▸ **WHAT THE TASK REQUIRES**: Locate all lines with the word "three". Copy them.

___ THE INPUT

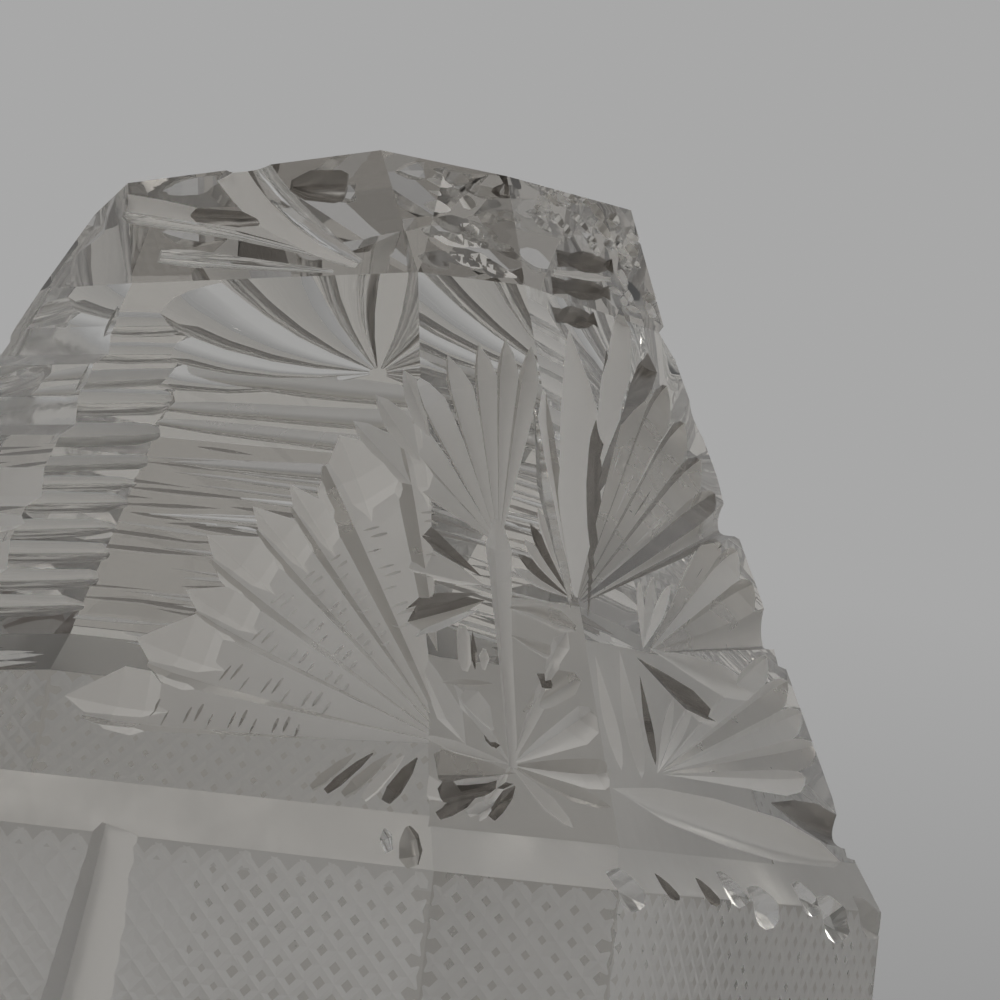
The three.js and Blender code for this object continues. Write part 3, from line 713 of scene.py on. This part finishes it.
    # three long curved cuts across the crown's front facet, from its right end
    fl, wp, wq, tall = cap_flat(6)
    cuts.append(scoop(fl, (4.8, 0.6), (-2.9, 6.9), [(0, 0.3, 0.3, 0.12, 0.0), (0.15, 0.6, 0.6, 0.3, 0.35), (0.3, 0.95, 0.95, 0.45, 0.6), (0.5, 1.2, 1.15, 0.6, 0.7), (0.7, 1.4, 1.3, 0.7, 0.6), (0.85, 1.5, 1.35, 0.75, 0.35), (1, 1.6, 1.4, 0.8, 0.0)], slot=CUT, left=FROST, over=0.1))
    cuts.append(scoop(fl, (4.4, 0.45), (-9.3, 4.3), [(0, 0.1, 0.1, 0.06, 0.0), (0.15, 0.25, 0.25, 0.15, -0.25), (0.3, 0.45, 0.4, 0.25, -0.4), (0.5, 0.6, 0.55, 0.32, -0.45), (0.7, 0.75, 0.7, 0.4, -0.35), (0.85, 0.8, 0.8, 0.45, -0.2), (1, 0.75, 0.85, 0.5, 0.0)], slot=CUT, right=FROST, over=0.1))
    cuts.append(scoop(fl, (3.4, 0.2), (-6.8, 1.5), [(0, 0.1, 0.1, 0.06), (0.4, 0.3, 0.3, 0.18), (0.8, 0.5, 0.5, 0.25), (1, 0.4, 0.4, 0.3)], slot=CUT, over=0.1))
    # two dark patches on the front facet, painted as shade
    cuts.append(scoop(fl, (-0.2, 3.3), (-6.6, 3.9), [(0, 0.05, 0.05, 0.03), (0.35, 0.9, 0.35, 0.4), (0.75, 0.8, 0.4, 0.45), (1, 0.05, 0.05, 0.03)], slot=DARK_SHADE, over=0.05))
    cuts.append(scoop(fl, (0.4, 5.2), (3.6, 4.9), [(0, 0.3, 0.3, 0.3), (0.3, 0.9, 0.8, 0.5), (0.85, 1.0, 0.9, 0.5), (1, 0.8, 0.7, 0.4)], slot=DARK_SHADE, over=0.05))
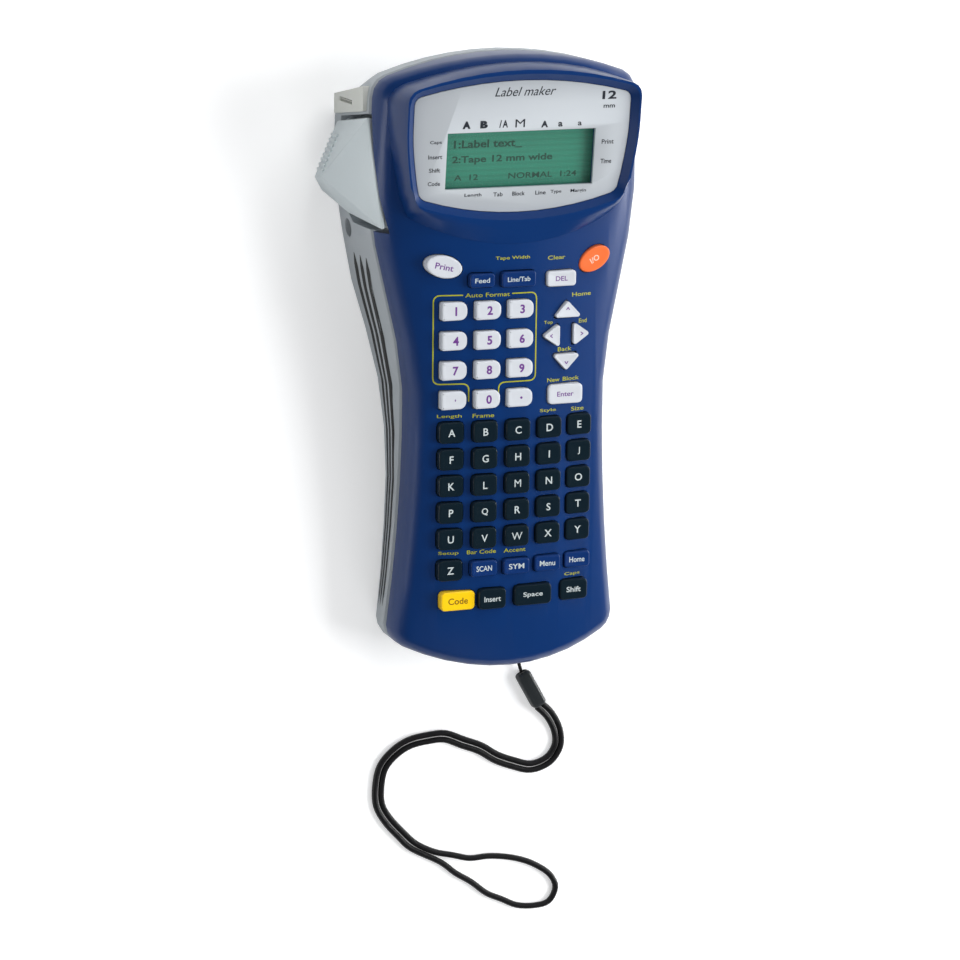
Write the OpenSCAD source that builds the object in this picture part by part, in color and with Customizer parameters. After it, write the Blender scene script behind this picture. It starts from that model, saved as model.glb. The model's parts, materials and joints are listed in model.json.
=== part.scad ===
// Handheld label maker with a wrist strap.
// Each piece is drawn in the device's own frame: +X right, +Y to the head, +Z out of the face,
// with z = 0 on the middle line of the crowned face. lay() then leans it on its back, so that
// the table is z = 0.

/* [Body] */
// Reach of the head end from the middle of the body
head_reach = 109.9; // [109:0.1:111]
// Reach of the foot end from the middle of the body
foot_reach = 113.5; // [112:0.5:118]
// Half of the width across the head
head_half = 50.7; // [50.2:0.1:51.4]
// Half of the width at the corners of the head
head_corner_half = 49.6; // [49.2:0.1:49.8]
// Half of the width across the waist
waist_half = 37.6; // [37.2:0.1:39]
// Half of the width across the foot
foot_half = 43.4; // [43:0.1:44.6]
// Place of the waist along the body
waist_y = -14; // [-18:1:-12]
// Place where the head is widest
head_wide_y = 64; // [60:1:68]
// Radius of the arched head end
head_arc = 131; // [120:1:140]
// Radius of the arched foot end
foot_arc = 90; // [84:1:100]
// Radius of the corners of the outline
corner_r = 8; // [7.5:0.1:8.6]
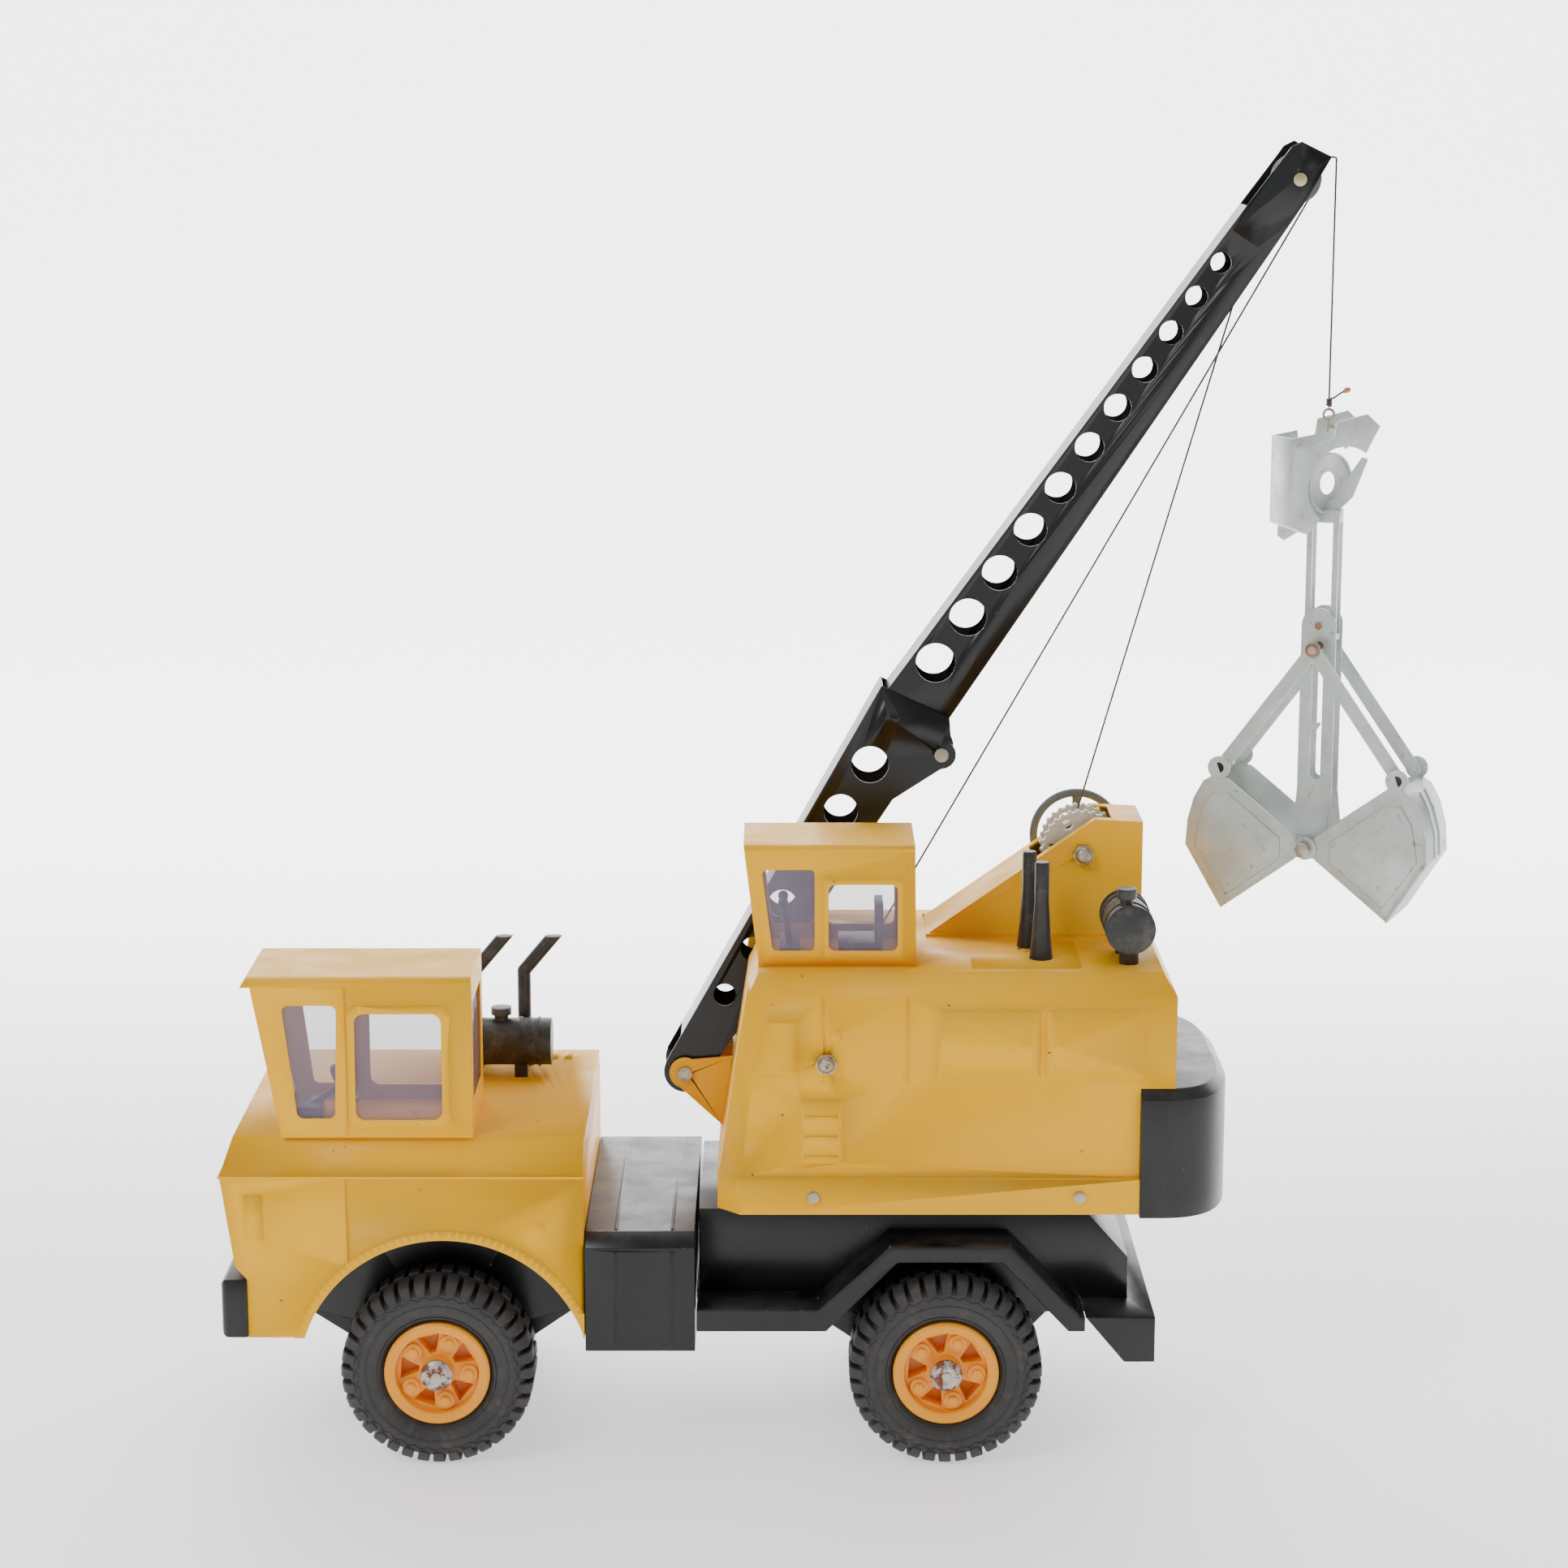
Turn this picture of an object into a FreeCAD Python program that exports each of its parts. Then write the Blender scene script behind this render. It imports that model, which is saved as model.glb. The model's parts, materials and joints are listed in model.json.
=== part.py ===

______

▸ **ANSWER TO THE TASK**:
The three.js and Blender code for this object continues. Write part 3, from line 713 of scene.py on. This part finishes it.
    # three long curved cuts across the crown's front facet, from its right end